- Written instruction
Please pull out every line that includes the string "Identity".

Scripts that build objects
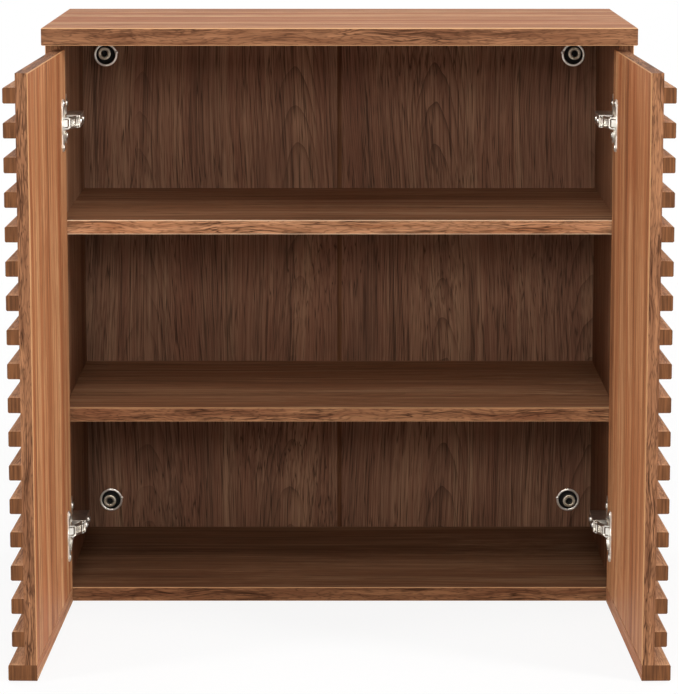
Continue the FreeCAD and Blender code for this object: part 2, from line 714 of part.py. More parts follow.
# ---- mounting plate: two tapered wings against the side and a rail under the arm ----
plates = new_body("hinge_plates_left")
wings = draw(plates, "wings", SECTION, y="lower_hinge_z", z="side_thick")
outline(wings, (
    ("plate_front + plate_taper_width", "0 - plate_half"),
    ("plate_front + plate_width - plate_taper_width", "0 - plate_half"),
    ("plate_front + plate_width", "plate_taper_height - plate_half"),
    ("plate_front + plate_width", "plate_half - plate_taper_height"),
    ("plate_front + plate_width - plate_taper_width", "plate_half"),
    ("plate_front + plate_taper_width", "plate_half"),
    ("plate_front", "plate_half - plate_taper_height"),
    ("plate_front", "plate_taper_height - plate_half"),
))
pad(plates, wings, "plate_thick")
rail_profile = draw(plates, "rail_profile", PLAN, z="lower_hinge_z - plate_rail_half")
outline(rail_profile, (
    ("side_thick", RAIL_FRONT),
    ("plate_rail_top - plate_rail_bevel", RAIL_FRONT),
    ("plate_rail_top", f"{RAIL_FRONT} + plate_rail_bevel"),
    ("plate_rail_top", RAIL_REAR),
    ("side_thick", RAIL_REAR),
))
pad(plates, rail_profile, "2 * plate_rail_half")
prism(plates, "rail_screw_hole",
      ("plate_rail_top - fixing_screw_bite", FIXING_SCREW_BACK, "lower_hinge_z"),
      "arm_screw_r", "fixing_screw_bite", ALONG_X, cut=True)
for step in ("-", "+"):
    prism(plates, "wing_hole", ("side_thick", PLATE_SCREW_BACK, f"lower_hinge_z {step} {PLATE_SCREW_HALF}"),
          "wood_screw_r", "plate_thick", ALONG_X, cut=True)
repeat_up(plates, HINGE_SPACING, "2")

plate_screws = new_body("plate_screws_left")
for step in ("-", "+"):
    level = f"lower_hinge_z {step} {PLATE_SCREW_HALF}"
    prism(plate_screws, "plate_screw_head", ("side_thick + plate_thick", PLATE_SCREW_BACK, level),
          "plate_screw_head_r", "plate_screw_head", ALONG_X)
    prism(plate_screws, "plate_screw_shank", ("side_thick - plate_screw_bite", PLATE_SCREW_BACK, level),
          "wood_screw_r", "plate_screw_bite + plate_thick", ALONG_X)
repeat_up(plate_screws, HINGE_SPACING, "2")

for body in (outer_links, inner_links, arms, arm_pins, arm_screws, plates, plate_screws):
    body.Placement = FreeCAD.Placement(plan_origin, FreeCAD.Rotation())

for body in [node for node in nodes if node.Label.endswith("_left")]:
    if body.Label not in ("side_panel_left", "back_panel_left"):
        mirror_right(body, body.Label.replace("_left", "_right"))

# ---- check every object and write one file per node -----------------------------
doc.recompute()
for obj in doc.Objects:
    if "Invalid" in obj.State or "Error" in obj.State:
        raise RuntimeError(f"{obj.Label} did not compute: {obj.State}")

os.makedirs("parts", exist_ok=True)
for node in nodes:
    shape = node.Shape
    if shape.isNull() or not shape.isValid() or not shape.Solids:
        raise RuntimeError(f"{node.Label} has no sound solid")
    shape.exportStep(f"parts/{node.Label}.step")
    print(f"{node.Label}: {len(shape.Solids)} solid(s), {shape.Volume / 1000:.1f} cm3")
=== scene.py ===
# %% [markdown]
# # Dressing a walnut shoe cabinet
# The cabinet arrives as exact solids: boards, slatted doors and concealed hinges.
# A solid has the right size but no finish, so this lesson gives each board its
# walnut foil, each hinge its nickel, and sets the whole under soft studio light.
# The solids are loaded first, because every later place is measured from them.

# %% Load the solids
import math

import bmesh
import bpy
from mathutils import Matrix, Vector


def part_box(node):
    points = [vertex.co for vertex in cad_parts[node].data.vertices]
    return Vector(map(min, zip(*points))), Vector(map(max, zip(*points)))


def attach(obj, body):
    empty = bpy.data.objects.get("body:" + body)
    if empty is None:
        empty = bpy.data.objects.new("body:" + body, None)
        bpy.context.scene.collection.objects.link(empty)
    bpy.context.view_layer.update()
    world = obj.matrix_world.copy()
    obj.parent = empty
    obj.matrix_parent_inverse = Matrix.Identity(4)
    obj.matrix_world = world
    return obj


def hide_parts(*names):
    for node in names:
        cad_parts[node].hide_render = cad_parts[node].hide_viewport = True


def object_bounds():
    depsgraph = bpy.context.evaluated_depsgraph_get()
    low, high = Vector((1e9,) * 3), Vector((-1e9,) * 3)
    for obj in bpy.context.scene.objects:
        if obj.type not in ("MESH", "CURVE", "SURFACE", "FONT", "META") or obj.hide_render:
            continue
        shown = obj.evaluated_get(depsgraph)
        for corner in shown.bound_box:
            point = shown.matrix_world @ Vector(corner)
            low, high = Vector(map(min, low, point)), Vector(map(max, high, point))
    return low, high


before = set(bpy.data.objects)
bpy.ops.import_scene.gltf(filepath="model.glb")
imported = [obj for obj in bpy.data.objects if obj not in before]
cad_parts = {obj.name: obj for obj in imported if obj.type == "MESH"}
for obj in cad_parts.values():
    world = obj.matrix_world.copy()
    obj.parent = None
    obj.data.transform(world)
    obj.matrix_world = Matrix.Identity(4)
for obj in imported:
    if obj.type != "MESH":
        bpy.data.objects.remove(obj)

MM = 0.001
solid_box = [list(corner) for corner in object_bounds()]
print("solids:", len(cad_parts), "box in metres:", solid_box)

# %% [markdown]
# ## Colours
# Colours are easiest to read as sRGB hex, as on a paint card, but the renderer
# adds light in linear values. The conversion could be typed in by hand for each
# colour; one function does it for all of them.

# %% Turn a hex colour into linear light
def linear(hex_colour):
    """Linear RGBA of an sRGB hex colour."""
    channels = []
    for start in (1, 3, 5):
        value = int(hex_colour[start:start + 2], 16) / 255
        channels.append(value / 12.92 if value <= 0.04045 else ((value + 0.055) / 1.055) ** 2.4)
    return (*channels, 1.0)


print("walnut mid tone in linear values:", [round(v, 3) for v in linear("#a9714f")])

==

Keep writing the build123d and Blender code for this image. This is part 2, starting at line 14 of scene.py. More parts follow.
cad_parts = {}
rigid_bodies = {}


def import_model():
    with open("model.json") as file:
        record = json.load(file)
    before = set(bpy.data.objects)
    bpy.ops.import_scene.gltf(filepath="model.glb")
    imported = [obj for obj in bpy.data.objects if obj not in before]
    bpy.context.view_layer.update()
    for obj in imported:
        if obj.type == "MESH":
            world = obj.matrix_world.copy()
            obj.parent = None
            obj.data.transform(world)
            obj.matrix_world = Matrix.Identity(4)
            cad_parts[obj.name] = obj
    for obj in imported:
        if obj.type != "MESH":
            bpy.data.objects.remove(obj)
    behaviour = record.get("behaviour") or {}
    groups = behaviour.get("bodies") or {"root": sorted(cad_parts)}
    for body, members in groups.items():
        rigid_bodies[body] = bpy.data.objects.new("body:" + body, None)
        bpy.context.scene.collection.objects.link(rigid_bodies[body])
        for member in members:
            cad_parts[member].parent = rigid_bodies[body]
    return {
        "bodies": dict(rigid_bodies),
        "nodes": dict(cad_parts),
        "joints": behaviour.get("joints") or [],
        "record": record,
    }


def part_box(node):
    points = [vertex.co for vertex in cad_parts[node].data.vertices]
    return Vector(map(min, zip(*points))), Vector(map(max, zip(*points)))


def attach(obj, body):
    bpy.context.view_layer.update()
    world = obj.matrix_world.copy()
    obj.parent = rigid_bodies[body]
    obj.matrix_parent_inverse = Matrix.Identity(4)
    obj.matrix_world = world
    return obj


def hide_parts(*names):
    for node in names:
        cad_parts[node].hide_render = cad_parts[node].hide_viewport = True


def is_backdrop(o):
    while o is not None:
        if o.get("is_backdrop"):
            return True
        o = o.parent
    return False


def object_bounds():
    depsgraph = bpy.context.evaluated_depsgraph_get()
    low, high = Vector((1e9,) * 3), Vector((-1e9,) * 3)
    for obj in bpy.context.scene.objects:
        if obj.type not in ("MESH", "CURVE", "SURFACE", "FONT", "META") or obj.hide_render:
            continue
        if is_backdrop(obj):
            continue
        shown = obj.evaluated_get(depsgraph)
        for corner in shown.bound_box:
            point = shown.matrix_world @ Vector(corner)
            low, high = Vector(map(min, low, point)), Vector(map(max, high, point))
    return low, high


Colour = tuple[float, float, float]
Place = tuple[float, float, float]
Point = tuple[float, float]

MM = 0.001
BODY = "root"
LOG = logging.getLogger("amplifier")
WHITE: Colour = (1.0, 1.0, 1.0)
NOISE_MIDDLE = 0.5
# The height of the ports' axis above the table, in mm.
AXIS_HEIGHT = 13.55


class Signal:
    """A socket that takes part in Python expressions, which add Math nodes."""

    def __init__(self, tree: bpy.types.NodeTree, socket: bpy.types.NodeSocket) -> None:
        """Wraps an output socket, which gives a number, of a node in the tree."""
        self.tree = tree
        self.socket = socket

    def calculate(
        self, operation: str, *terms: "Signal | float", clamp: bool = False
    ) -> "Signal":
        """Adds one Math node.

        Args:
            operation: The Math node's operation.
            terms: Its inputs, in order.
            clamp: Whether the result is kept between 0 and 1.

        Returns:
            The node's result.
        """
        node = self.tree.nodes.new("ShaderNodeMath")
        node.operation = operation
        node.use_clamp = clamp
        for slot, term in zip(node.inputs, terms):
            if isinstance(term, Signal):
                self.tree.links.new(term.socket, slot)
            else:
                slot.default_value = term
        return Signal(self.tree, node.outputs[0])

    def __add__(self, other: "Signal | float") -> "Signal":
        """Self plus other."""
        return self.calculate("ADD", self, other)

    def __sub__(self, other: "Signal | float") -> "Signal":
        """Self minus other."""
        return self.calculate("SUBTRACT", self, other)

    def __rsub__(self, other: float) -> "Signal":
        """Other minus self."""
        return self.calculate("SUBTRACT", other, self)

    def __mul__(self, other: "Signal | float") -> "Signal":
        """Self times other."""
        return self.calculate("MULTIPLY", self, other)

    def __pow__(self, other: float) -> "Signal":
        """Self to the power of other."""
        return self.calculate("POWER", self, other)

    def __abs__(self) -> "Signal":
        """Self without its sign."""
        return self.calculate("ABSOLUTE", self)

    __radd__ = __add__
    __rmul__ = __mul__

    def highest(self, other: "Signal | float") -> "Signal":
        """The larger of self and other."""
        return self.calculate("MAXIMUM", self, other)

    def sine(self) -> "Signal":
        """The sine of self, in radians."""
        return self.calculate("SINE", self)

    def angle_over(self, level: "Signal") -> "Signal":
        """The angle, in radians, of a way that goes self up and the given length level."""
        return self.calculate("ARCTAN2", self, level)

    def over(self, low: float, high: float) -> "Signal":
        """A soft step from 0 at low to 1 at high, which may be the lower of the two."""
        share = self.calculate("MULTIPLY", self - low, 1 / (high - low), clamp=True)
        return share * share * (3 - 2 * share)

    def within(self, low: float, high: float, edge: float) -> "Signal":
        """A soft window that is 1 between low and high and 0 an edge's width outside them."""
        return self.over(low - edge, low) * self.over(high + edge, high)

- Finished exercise
    obj.matrix_parent_inverse = Matrix.Identity(4)
    obj.matrix_world = Matrix.Identity(4)
            obj.matrix_world = Matrix.Identity(4)
    obj.matrix_parent_inverse = Matrix.Identity(4)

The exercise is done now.